[Goal]
Your task is to reproduce word for word the lines running from the line containing "and at the end" to the line containing "for node in", inclusive. Nothing else belongs in the answer.
▶
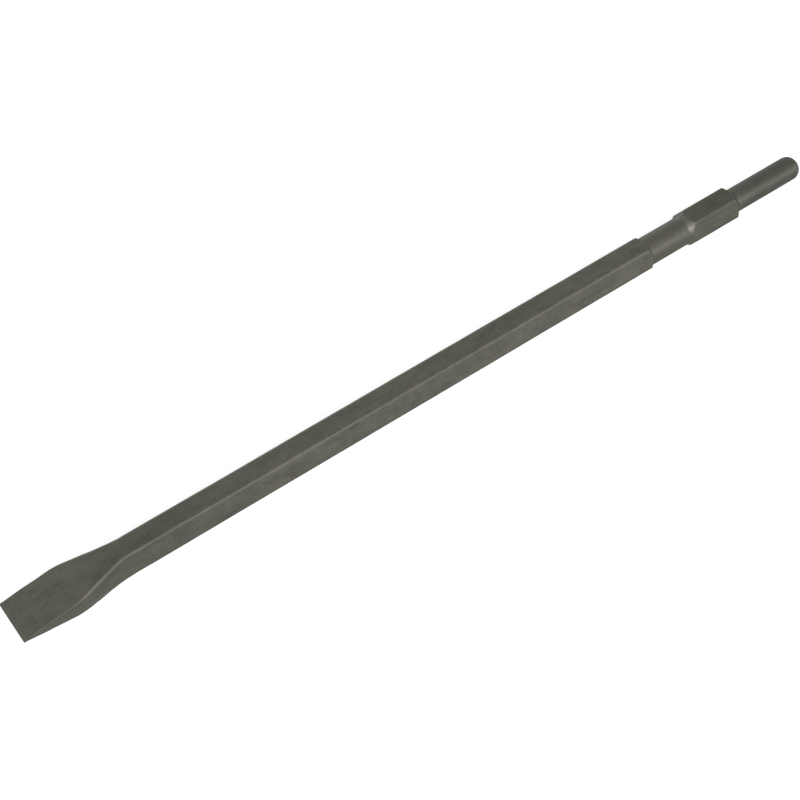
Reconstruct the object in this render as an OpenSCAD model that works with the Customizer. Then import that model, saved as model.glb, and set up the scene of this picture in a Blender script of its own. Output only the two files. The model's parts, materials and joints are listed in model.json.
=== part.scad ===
// Flat chisel steel for an electric demolition hammer, forged and turned from one hexagonal bar.
// X runs from the cutting edge to the striking end, Y runs across the blade and Z points up.
// The chisel lies on one flat of its bar. The origin is below its middle, in the plane of that flat.

/* [Bar] */
// Overall length, from the cutting edge to the striking end
length = 450; // [250:5:600]
// Width of the hexagonal bar across its flats
across_flats = 17; // [16:0.5:19]
// Radius of the bar's rolled corners
corner_r = 1.5; // [0.5:0.1:2]

/* [Blade] */
// Width of the cutting edge
blade_w = 22.2; // [21:0.1:28]
// Thickness left at the cutting edge
edge_t = 0.5; // [0.4:0.1:1]
// Length of the ground bevel behind the cutting edge
bevel_len = 9.5; // [6:0.5:14]
// Thickness of the blade at the heel of the bevel
heel_t = 5; // [3.5:0.1:6]
// Distance from the cutting edge at which the blade's faces would run out into the bar's flats
forge_len = 50; // [45:0.5:75]
// Distance from the cutting edge at which the bar's sides begin to spread
spread_len = 56; // [50:1:80]
// Distance from the cutting edge over which the sides stay parallel
parallel_len = 24.5; // [16:0.5:30]
// Radius of the corners between the blade's faces and its parallel sides
blade_corner_r = 0.4; // [0.2:0.1:0.6]
// Extra radius of the corners halfway along the spreading sides
shoulder_extra_r = 0.8; // [0:0.1:1.2]

/* [Retaining neck] */
// Distance from the striking end back to the end of the bar's flats
shank_len = 102.7; // [90:0.1:130]
// Diameter of the turned neck
neck_d = 14.8; // [13.5:0.1:15.5]
// Slope of the shoulder from the bar down to the neck, from the axis
body_slope = 45; // [30:5:60]
// Radius in the neck's two corners
neck_fillet = 1; // [0.5:0.25:1.5]

/* [Drive collar] */
// Length of the gap in the flats, between the bar and the collar
neck_gap = 27.3; // [24:0.1:32]
// Length of the collar's flats
collar_len = 29.2; // [24:0.1:32]
// Slope of the shoulder from the neck up to the collar, from the axis
lead_slope = 31; // [25:1:60]
// Slope of the shoulder from the collar down to the striking end, from the axis
collar_slope = 45; // [30:5:60]

/* [Striking end] */
// Diameter of the round striking end
striker_d = 12.5; // [11:0.1:13]
// Radius of its rounded rim
rim_r = 5; // [2:0.5:5]
// Radius in the corner between the collar and the striking end
striker_fillet = 0.8; // [0.4:0.1:1.5]

/* [Hidden] */
$fn = 96;

flat_r = across_flats / 2;
point_r = flat_r / cos(30);
face_half_w = point_r / 2;
neck_r = neck_d / 2;
striker_r = striker_d / 2;

// The turning tool cleared the bar's corners by this much, so the flats keep their full width
clear_r = point_r + 1;
// Half the length over which a blade face curves into a flat of the bar
blend_len = 5;
blend_start = forge_len - blend_len;
blend_end = forge_len + blend_len;
loft_len = max(blend_end, spread_len);
wedge_slope = (flat_r - heel_t / 2) / (forge_len - bevel_len);
// The forged sides bulge by this share of the blade's half thickness
side_crown = 0.04;
// A corner's radius is at most this share of the blade's half thickness
corner_share = 0.25;

corner_steps = 5;
side_steps = 4;
fillet_steps = 6;
rim_steps = 12;
bevel_rings = 2;
wedge_rings = 27;

body_end = length - shank_len;
collar_start = body_end + neck_gap;
collar_end = collar_start + collar_len;

function smooth(t) = t <= 0 ? 0 : t >= 1 ? 1 : t * t * (3 - 2 * t);

// 1 where the blade has its full width, 0 where the bar has its own section
function spread(u) = smooth((spread_len - u) / (spread_len - parallel_len));

// Half thickness of the forging at a distance u from the cutting edge
function half_t(u) =
    u < bevel_len ? (edge_t + (heel_t - edge_t) * u / bevel_len) / 2 :
    u < blend_start ? heel_t / 2 + wedge_slope * (u - bevel_len) :
    u < blend_end ? flat_r - wedge_slope * pow(blend_end - u, 2) / (4 * blend_len) :
    flat_r;

// Half width of the face on top, and half width at mid height
function face_w(u) = face_half_w + (blade_w / 2 - side_crown * half_t(u) - face_half_w) * spread(u);
function mid_w(u) = point_r + (blade_w / 2 - point_r) * spread(u);

// Radius of the corners: small on the blade, large on the bar, and largest where the sides spread
function corner(u) =
    let (share = spread(u))
    let (bar_part = (corner_r - blade_corner_r) * sqrt(1 - share))
    let (extra = shoulder_extra_r * 4 * share * (1 - share))
    min(corner_share * half_t(u), blade_corner_r + bar_part + extra);

function arc(y, z, r, from, to, steps) =
    [for (i = [0:steps]) let (t = from + (to - from) * i / steps) [y + r * cos(t), z + r * sin(t)]];

// Right half of a section, from top to bottom: face half width a, mid half width b, half thickness h
function half_section(a, b, h, r) =
    let (lean = atan((b - a) / h))
    let (y = b - (r + sin(lean) * (h - r)) / cos(lean))
    concat(
        arc(y, h - r, r, 90, lean, corner_steps),
        arc(b - r / cos(lean), 0, r, lean, -lean, side_steps),
        arc(y, r - h, r, -lean, -90, corner_steps)
    );

// Whole section, clockwise from the top
function section(u) =
    let (right = half_section(face_w(u), mid_w(u), half_t(u), corner(u)))
    concat(right, [for (i = [len(right) - 1:-1:0]) [-right[i][0], right[i][1]]]);

// Distances from the cutting edge at which the forging's sections stand
stations = concat(
    [for (i = [0:bevel_rings - 1]) bevel_len * i / bevel_rings],
    [for (i = [0:wedge_rings]) bevel_len + (loft_len - bevel_len) * i / wedge_rings]
);

module place() {
    translate([-length / 2, 0, flat_r]) children();
}

module blade() {
    rings = [for (u = stations) section(u)];
    n = len(rings[0]);
    last = len(stations) - 1;
    points = [for (i = [0:last]) for (p = rings[i]) [stations[i], p[0], p[1]]];
    sides = [for (i = [0:last - 1]) for (j = [0:n - 1])
        let (k = (j + 1) % n, a = i * n + j, b = i * n + k, c = a + n, d = b + n)
        each [[a, b, d], [a, d, c]]];
    ends = [[for (j = [n - 1:-1:0]) j], [for (j = [0:n - 1]) last * n + j]];
    polyhedron(points, concat(sides, ends), convexity = 4);
}

module bar(start, end) {
    translate([start, 0, 0]) rotate([90, 0, 90])
        linear_extrude(end - start) polygon(section(loft_len));
}

// Concave corner of radius f where a cone of the given slope meets a cylinder of radius r at u.
// turn is 1 where the cone falls to the cylinder and -1 where it rises from it.
function fillet(r, u, f, slope, turn) =
    [for (i = [0:fillet_steps])
        let (t = slope * (turn > 0 ? 1 - i / fillet_steps : i / fillet_steps))
        [r + f * (1 - cos(t)), u + turn * f * (tan(slope / 2) - sin(t))]];

// Distance along the axis in which a cone of the given slope changes its radius by dr
function run(dr, slope) = dr / tan(slope);

// What the lathe leaves: full size over the bar and the collar, and round in between and at the end
module turned(start) {
    neck_start = body_end + run(flat_r - neck_r, body_slope);
    neck_end = collar_start - run(flat_r - neck_r, lead_slope);
    striker_start = collar_end + run(flat_r - striker_r, collar_slope);
    profile = concat(
        [[0, start], [clear_r, start], [clear_r, body_end - run(clear_r - flat_r, body_slope)]],
        fillet(neck_r, neck_start, neck_fillet, body_slope, 1),
        fillet(neck_r, neck_end, neck_fillet, lead_slope, -1),
        [[clear_r, collar_start + run(clear_r - flat_r, lead_slope)]],
        [[clear_r, collar_end - run(clear_r - flat_r, collar_slope)]],
        fillet(striker_r, striker_start, striker_fillet, collar_slope, 1),
        arc(striker_r - rim_r, length - rim_r, rim_r, 0, 90, rim_steps),
        [[0, length]]
    );
    rotate([90, 0, 90]) rotate_extrude() polygon(profile);
}

module chisel() {
    color([0.38, 0.37, 0.34]) place() {
        blade();
        intersection() {
            bar(loft_len, length);
            turned(loft_len);
        }
    }
}

chisel();
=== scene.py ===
import json
import math

import bpy
import numpy as np
from mathutils import Matrix, Vector, noise


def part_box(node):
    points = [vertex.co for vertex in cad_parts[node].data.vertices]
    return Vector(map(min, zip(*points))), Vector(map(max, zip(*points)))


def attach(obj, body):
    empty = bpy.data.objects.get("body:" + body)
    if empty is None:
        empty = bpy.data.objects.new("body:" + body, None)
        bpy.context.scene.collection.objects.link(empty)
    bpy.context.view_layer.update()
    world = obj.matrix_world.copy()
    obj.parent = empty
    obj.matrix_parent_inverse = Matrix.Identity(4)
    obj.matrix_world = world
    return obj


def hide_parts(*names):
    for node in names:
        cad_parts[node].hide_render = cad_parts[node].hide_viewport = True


# The looks of a flat chisel steel: forged blade, rolled hexagonal bar and turned shank, all one piece.
# Lengths in the chisel's constants are in millimetres, and MM turns them into Blender's metres.
# u is a distance from the cutting edge towards the striking end.

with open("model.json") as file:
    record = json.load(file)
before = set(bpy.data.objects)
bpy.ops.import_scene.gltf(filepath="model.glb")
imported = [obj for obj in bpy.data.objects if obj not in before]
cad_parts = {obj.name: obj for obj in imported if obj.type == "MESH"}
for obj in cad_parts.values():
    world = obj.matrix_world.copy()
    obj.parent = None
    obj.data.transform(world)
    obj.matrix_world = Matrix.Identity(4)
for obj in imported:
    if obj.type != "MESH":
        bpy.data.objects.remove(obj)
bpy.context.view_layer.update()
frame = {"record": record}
MM = 0.001

# --- Sizes, from the frame where it holds them ------------------------------------------------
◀
[Solution to this exercise]
// What the lathe leaves: full size over the bar and the collar, and round in between and at the end
module turned(start) {
    neck_start = body_end + run(flat_r - neck_r, body_slope);
    neck_end = collar_start - run(flat_r - neck_r, lead_slope);
    striker_start = collar_end + run(flat_r - striker_r, collar_slope);
    profile = concat(
        [[0, start], [clear_r, start], [clear_r, body_end - run(clear_r - flat_r, body_slope)]],
        fillet(neck_r, neck_start, neck_fillet, body_slope, 1),
        fillet(neck_r, neck_end, neck_fillet, lead_slope, -1),
        [[clear_r, collar_start + run(clear_r - flat_r, lead_slope)]],
        [[clear_r, collar_end - run(clear_r - flat_r, collar_slope)]],
        fillet(striker_r, striker_start, striker_fillet, collar_slope, 1),
        arc(striker_r - rim_r, length - rim_r, rim_r, 0, 90, rim_steps),
        [[0, length]]
    );
    rotate([90, 0, 90]) rotate_extrude() polygon(profile);
}

module chisel() {
    color([0.38, 0.37, 0.34]) place() {
        blade();
        intersection() {
            bar(loft_len, length);
            turned(loft_len);
        }
    }
}

chisel();
=== scene.py ===
import json
import math

import bpy
import numpy as np
from mathutils import Matrix, Vector, noise


def part_box(node):
    points = [vertex.co for vertex in cad_parts[node].data.vertices]
    return Vector(map(min, zip(*points))), Vector(map(max, zip(*points)))


def attach(obj, body):
    empty = bpy.data.objects.get("body:" + body)
    if empty is None:
        empty = bpy.data.objects.new("body:" + body, None)
        bpy.context.scene.collection.objects.link(empty)
    bpy.context.view_layer.update()
    world = obj.matrix_world.copy()
    obj.parent = empty
    obj.matrix_parent_inverse = Matrix.Identity(4)
    obj.matrix_world = world
    return obj


def hide_parts(*names):
    for node in names:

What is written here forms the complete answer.